[WORK TO COMPLETE]
Are you able to quote each entry exactly as written?

:: DATA SUPPLIED ::

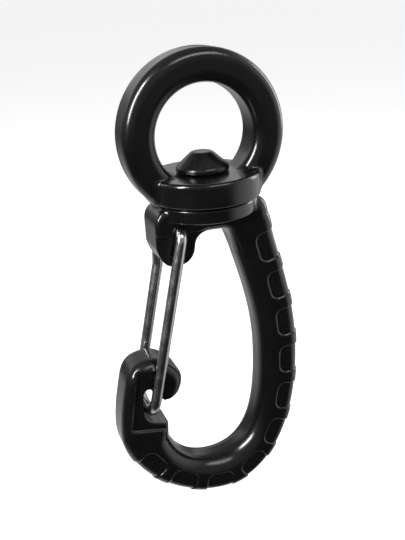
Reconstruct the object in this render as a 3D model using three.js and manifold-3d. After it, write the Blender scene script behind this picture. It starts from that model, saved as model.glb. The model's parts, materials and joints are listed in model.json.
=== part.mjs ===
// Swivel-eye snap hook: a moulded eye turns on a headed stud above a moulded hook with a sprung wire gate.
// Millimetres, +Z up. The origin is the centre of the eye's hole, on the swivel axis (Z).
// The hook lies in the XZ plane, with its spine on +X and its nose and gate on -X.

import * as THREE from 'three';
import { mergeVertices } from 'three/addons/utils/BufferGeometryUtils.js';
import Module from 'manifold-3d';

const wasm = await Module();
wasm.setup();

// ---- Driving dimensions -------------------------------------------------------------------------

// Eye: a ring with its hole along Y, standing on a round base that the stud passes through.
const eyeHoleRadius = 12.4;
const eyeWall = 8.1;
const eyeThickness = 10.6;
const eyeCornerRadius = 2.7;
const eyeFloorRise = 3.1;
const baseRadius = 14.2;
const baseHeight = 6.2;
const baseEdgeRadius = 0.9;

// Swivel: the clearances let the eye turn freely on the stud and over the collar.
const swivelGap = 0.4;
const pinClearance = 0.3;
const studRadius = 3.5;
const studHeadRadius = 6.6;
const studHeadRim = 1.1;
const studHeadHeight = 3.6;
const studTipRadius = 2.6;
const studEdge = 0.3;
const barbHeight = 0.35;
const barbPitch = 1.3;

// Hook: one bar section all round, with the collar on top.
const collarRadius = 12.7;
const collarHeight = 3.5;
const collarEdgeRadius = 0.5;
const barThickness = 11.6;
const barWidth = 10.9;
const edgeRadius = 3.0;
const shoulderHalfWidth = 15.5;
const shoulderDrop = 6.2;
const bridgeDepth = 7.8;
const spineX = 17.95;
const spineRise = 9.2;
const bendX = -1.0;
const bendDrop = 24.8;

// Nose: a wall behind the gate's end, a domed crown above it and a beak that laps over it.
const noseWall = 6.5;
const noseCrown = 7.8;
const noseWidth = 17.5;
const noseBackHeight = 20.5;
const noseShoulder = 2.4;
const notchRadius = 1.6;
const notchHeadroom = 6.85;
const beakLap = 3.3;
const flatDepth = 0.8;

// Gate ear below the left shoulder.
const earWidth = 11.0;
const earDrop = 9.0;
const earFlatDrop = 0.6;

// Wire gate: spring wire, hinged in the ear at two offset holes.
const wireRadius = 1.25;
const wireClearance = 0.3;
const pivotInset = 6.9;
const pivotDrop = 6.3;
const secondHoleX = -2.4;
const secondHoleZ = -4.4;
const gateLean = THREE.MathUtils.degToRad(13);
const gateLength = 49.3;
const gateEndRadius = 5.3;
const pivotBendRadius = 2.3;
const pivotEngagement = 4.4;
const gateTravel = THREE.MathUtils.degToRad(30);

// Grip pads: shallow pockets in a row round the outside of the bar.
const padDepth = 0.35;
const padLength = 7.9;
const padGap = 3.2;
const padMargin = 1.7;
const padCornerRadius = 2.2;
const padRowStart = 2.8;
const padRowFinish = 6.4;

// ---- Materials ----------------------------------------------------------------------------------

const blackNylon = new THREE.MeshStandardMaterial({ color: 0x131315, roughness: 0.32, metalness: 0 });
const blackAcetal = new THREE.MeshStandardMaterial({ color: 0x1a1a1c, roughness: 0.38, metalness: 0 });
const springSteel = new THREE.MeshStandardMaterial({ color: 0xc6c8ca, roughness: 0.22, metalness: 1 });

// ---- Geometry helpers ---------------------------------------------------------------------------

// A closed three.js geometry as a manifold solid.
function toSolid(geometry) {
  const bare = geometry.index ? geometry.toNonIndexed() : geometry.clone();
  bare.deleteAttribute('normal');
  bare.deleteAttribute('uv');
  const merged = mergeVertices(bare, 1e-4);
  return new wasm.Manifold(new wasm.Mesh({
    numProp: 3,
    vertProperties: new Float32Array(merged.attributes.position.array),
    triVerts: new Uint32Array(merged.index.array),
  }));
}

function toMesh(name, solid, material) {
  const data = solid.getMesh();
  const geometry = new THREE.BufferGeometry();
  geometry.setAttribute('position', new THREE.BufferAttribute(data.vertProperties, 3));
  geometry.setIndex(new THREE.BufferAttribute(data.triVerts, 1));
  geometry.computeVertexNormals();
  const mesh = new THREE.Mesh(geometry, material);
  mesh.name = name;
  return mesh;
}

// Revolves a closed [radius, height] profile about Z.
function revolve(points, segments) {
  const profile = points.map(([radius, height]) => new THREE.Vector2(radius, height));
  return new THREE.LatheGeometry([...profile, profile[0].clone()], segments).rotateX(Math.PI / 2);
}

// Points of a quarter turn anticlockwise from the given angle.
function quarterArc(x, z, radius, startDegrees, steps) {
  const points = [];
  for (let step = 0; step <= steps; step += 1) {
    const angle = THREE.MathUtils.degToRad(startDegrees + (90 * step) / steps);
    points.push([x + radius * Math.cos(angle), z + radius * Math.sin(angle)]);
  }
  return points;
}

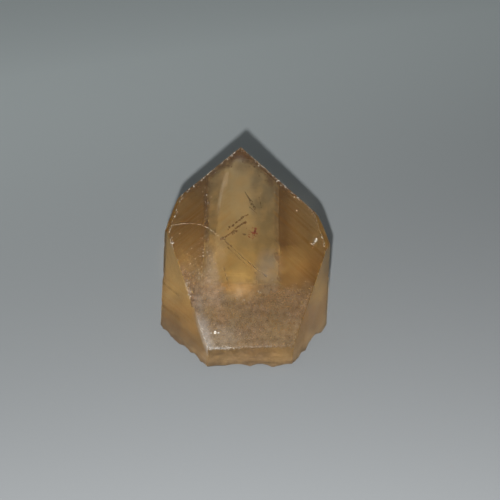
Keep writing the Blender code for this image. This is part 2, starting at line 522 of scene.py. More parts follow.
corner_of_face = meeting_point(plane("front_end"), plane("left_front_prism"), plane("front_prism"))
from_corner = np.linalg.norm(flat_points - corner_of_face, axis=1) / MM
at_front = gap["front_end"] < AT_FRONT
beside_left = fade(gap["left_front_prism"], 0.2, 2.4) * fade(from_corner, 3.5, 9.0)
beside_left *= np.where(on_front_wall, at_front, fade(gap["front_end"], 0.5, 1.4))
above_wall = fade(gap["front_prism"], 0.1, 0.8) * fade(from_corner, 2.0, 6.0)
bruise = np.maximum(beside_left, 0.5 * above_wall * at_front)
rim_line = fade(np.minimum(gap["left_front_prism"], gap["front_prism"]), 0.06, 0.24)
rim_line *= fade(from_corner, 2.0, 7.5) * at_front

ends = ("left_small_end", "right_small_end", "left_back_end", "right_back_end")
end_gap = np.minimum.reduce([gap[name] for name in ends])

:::

[TASK RESULT]
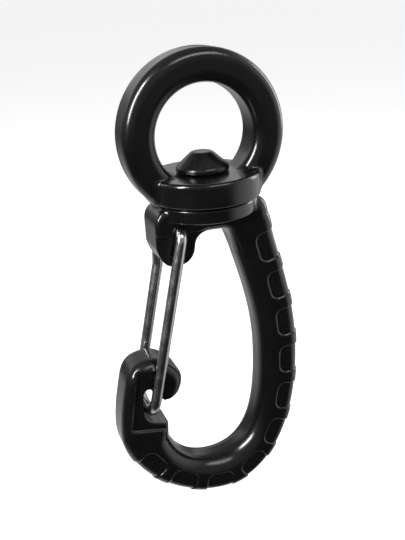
Reconstruct the object in this render as a 3D model using three.js and manifold-3d. After it, write the Blender scene script behind this picture. It starts from that model, saved as model.glb. The model's parts, materials and joints are listed in model.json.
=== part.mjs ===
// Swivel-eye snap hook: a moulded eye turns on a headed stud above a moulded hook with a sprung wire gate.
// Millimetres, +Z up. The origin is the centre of the eye's hole, on the swivel axis (Z).
// The hook lies in the XZ plane, with its spine on +X and its nose and gate on -X.

import * as THREE from 'three';
import { mergeVertices } from 'three/addons/utils/BufferGeometryUtils.js';
import Module from 'manifold-3d';

const wasm = await Module();
wasm.setup();

// ---- Driving dimensions -------------------------------------------------------------------------

// Eye: a ring with its hole along Y, standing on a round base that the stud passes through.
const eyeHoleRadius = 12.4;
const eyeWall = 8.1;
const eyeThickness = 10.6;
const eyeCornerRadius = 2.7;
const eyeFloorRise = 3.1;
const baseRadius = 14.2;
const baseHeight = 6.2;
const baseEdgeRadius = 0.9;

// Swivel: the clearances let the eye turn freely on the stud and over the collar.
const swivelGap = 0.4;
const pinClearance = 0.3;
const studRadius = 3.5;
const studHeadRadius = 6.6;
const studHeadRim = 1.1;
const studHeadHeight = 3.6;
const studTipRadius = 2.6;
const studEdge = 0.3;
const barbHeight = 0.35;
const barbPitch = 1.3;

// Hook: one bar section all round, with the collar on top.
const collarRadius = 12.7;
const collarHeight = 3.5;
const collarEdgeRadius = 0.5;
const barThickness = 11.6;
const barWidth = 10.9;
const edgeRadius = 3.0;
const shoulderHalfWidth = 15.5;
const shoulderDrop = 6.2;
const bridgeDepth = 7.8;
const spineX = 17.95;
const spineRise = 9.2;
const bendX = -1.0;
const bendDrop = 24.8;

// Nose: a wall behind the gate's end, a domed crown above it and a beak that laps over it.
const noseWall = 6.5;
const noseCrown = 7.8;
const noseWidth = 17.5;
const noseBackHeight = 20.5;
const noseShoulder = 2.4;
const notchRadius = 1.6;
const notchHeadroom = 6.85;
const beakLap = 3.3;
const flatDepth = 0.8;

// Gate ear below the left shoulder.
const earWidth = 11.0;
const earDrop = 9.0;
const earFlatDrop = 0.6;

// Wire gate: spring wire, hinged in the ear at two offset holes.
const wireRadius = 1.25;
const wireClearance = 0.3;
const pivotInset = 6.9;
const pivotDrop = 6.3;
const secondHoleX = -2.4;
const secondHoleZ = -4.4;
const gateLean = THREE.MathUtils.degToRad(13);
const gateLength = 49.3;
const gateEndRadius = 5.3;
const pivotBendRadius = 2.3;
const pivotEngagement = 4.4;
const gateTravel = THREE.MathUtils.degToRad(30);

// Grip pads: shallow pockets in a row round the outside of the bar.
const padDepth = 0.35;
const padLength = 7.9;
const padGap = 3.2;
const padMargin = 1.7;
const padCornerRadius = 2.2;
const padRowStart = 2.8;
const padRowFinish = 6.4;

// ---- Materials ----------------------------------------------------------------------------------

const blackNylon = new THREE.MeshStandardMaterial({ color: 0x131315, roughness: 0.32, metalness: 0 });
const blackAcetal = new THREE.MeshStandardMaterial({ color: 0x1a1a1c, roughness: 0.38, metalness: 0 });
const springSteel = new THREE.MeshStandardMaterial({ color: 0xc6c8ca, roughness: 0.22, metalness: 1 });

// ---- Geometry helpers ---------------------------------------------------------------------------

// A closed three.js geometry as a manifold solid.
function toSolid(geometry) {
  const bare = geometry.index ? geometry.toNonIndexed() : geometry.clone();
  bare.deleteAttribute('normal');
  bare.deleteAttribute('uv');
  const merged = mergeVertices(bare, 1e-4);
  return new wasm.Manifold(new wasm.Mesh({
    numProp: 3,
    vertProperties: new Float32Array(merged.attributes.position.array),
    triVerts: new Uint32Array(merged.index.array),
  }));
}

function toMesh(name, solid, material) {
  const data = solid.getMesh();
  const geometry = new THREE.BufferGeometry();
  geometry.setAttribute('position', new THREE.BufferAttribute(data.vertProperties, 3));
  geometry.setIndex(new THREE.BufferAttribute(data.triVerts, 1));
  geometry.computeVertexNormals();
  const mesh = new THREE.Mesh(geometry, material);
  mesh.name = name;
  return mesh;
}

// Revolves a closed [radius, height] profile about Z.
function revolve(points, segments) {
  const profile = points.map(([radius, height]) => new THREE.Vector2(radius, height));
  return new THREE.LatheGeometry([...profile, profile[0].clone()], segments).rotateX(Math.PI / 2);
}

// Points of a quarter turn anticlockwise from the given angle.
function quarterArc(x, z, radius, startDegrees, steps) {
  const points = [];
  for (let step = 0; step <= steps; step += 1) {
    const angle = THREE.MathUtils.degToRad(startDegrees + (90 * step) / steps);
    points.push([x + radius * Math.cos(angle), z + radius * Math.sin(angle)]);
  }
  return points;
}

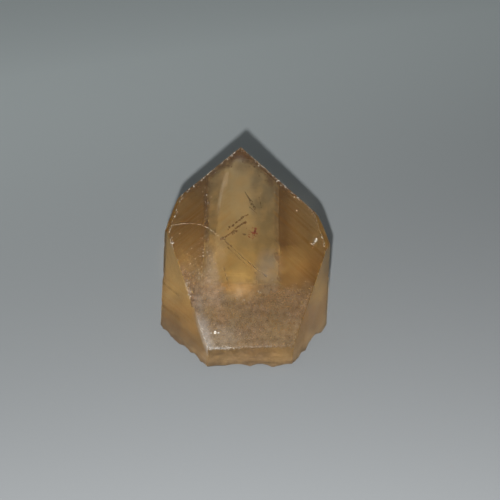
Keep writing the Blender code for this image. This is part 2, starting at line 522 of scene.py. More parts follow.
corner_of_face = meeting_point(plane("front_end"), plane("left_front_prism"), plane("front_prism"))
from_corner = np.linalg.norm(flat_points - corner_of_face, axis=1) / MM
at_front = gap["front_end"] < AT_FRONT
beside_left = fade(gap["left_front_prism"], 0.2, 2.4) * fade(from_corner, 3.5, 9.0)
beside_left *= np.where(on_front_wall, at_front, fade(gap["front_end"], 0.5, 1.4))
above_wall = fade(gap["front_prism"], 0.1, 0.8) * fade(from_corner, 2.0, 6.0)
bruise = np.maximum(beside_left, 0.5 * above_wall * at_front)
rim_line = fade(np.minimum(gap["left_front_prism"], gap["front_prism"]), 0.06, 0.24)
rim_line *= fade(from_corner, 2.0, 7.5) * at_front

ends = ("left_small_end", "right_small_end", "left_back_end", "right_back_end")
end_gap = np.minimum.reduce([gap[name] for name in ends])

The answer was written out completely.